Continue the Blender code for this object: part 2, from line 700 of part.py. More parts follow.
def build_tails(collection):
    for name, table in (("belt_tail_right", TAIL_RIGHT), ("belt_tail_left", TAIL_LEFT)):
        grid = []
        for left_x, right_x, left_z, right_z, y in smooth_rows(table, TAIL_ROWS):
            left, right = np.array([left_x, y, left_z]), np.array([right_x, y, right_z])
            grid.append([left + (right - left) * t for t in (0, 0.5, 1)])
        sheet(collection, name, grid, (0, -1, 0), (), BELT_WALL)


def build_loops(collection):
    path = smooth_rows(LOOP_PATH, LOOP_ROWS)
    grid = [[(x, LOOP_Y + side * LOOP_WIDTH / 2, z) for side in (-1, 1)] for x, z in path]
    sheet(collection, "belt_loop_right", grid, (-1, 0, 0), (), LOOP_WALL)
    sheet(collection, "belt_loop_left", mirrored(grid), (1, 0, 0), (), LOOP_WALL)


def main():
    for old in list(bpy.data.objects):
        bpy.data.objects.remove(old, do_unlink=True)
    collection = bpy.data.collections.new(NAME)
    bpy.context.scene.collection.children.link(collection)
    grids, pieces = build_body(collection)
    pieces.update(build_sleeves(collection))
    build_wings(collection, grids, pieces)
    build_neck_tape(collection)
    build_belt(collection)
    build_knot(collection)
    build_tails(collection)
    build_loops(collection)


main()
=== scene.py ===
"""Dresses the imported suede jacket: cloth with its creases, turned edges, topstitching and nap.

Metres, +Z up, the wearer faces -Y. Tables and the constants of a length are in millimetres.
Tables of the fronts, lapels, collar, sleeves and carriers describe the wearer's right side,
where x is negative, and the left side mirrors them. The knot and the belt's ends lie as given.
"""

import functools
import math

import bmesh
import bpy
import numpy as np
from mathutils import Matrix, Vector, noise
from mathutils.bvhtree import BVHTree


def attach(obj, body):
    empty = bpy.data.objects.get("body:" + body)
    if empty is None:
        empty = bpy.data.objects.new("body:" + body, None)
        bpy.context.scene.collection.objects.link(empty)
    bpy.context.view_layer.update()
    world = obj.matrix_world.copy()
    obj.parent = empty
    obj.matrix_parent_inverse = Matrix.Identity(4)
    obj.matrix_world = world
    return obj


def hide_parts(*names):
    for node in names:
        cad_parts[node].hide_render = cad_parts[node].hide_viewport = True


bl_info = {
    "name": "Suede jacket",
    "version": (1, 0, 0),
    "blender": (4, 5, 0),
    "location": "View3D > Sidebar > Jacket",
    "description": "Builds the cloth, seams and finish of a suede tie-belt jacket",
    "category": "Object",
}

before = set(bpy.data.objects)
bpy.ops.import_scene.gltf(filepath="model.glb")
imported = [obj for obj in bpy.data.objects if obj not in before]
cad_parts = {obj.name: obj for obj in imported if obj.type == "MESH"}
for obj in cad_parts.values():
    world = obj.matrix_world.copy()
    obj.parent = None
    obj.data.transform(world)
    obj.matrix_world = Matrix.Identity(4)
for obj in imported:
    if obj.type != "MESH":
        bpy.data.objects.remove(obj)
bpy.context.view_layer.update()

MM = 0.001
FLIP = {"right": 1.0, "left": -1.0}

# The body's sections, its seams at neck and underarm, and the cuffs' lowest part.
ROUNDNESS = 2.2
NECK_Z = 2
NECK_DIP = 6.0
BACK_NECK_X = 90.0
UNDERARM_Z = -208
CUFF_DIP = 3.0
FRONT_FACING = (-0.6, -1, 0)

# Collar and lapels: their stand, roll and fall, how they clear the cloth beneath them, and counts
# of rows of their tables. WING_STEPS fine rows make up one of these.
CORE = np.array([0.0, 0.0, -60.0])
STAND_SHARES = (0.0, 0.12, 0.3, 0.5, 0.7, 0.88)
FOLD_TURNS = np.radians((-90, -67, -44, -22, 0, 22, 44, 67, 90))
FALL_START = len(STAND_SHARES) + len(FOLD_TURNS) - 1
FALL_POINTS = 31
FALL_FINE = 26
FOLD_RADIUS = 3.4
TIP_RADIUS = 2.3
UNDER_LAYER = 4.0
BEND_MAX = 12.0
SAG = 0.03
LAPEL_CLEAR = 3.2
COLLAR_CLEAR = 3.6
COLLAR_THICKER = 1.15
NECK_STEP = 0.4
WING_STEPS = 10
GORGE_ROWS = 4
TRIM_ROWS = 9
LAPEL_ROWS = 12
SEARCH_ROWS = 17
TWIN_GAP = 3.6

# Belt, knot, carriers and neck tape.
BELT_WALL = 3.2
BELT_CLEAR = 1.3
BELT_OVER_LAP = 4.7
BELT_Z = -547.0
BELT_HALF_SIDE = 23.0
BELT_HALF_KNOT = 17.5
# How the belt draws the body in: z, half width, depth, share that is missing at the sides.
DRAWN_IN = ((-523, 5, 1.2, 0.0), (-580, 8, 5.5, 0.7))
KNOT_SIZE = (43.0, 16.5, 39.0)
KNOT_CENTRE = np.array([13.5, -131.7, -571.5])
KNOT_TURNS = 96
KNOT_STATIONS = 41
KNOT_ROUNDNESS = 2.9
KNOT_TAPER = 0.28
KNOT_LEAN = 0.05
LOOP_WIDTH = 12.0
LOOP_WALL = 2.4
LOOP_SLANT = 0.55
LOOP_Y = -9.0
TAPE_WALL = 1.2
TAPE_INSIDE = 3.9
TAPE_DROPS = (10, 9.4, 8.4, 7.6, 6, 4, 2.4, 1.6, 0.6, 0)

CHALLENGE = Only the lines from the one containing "grids, pieces = build_body(collection)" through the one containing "for node in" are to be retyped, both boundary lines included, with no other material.

SOLUTION TO THE PROBLEM =
    grids, pieces = build_body(collection)
    pieces.update(build_sleeves(collection))
    build_wings(collection, grids, pieces)
    build_neck_tape(collection)
    build_belt(collection)
    build_knot(collection)
    build_tails(collection)
    build_loops(collection)


main()
=== scene.py ===
"""Dresses the imported suede jacket: cloth with its creases, turned edges, topstitching and nap.

Metres, +Z up, the wearer faces -Y. Tables and the constants of a length are in millimetres.
Tables of the fronts, lapels, collar, sleeves and carriers describe the wearer's right side,
where x is negative, and the left side mirrors them. The knot and the belt's ends lie as given.
"""

import functools
import math

import bmesh
import bpy
import numpy as np
from mathutils import Matrix, Vector, noise
from mathutils.bvhtree import BVHTree


def attach(obj, body):
    empty = bpy.data.objects.get("body:" + body)
    if empty is None:
        empty = bpy.data.objects.new("body:" + body, None)
        bpy.context.scene.collection.objects.link(empty)
    bpy.context.view_layer.update()
    world = obj.matrix_world.copy()
    obj.parent = empty
    obj.matrix_parent_inverse = Matrix.Identity(4)
    obj.matrix_world = world
    return obj


def hide_parts(*names):
    for node in names:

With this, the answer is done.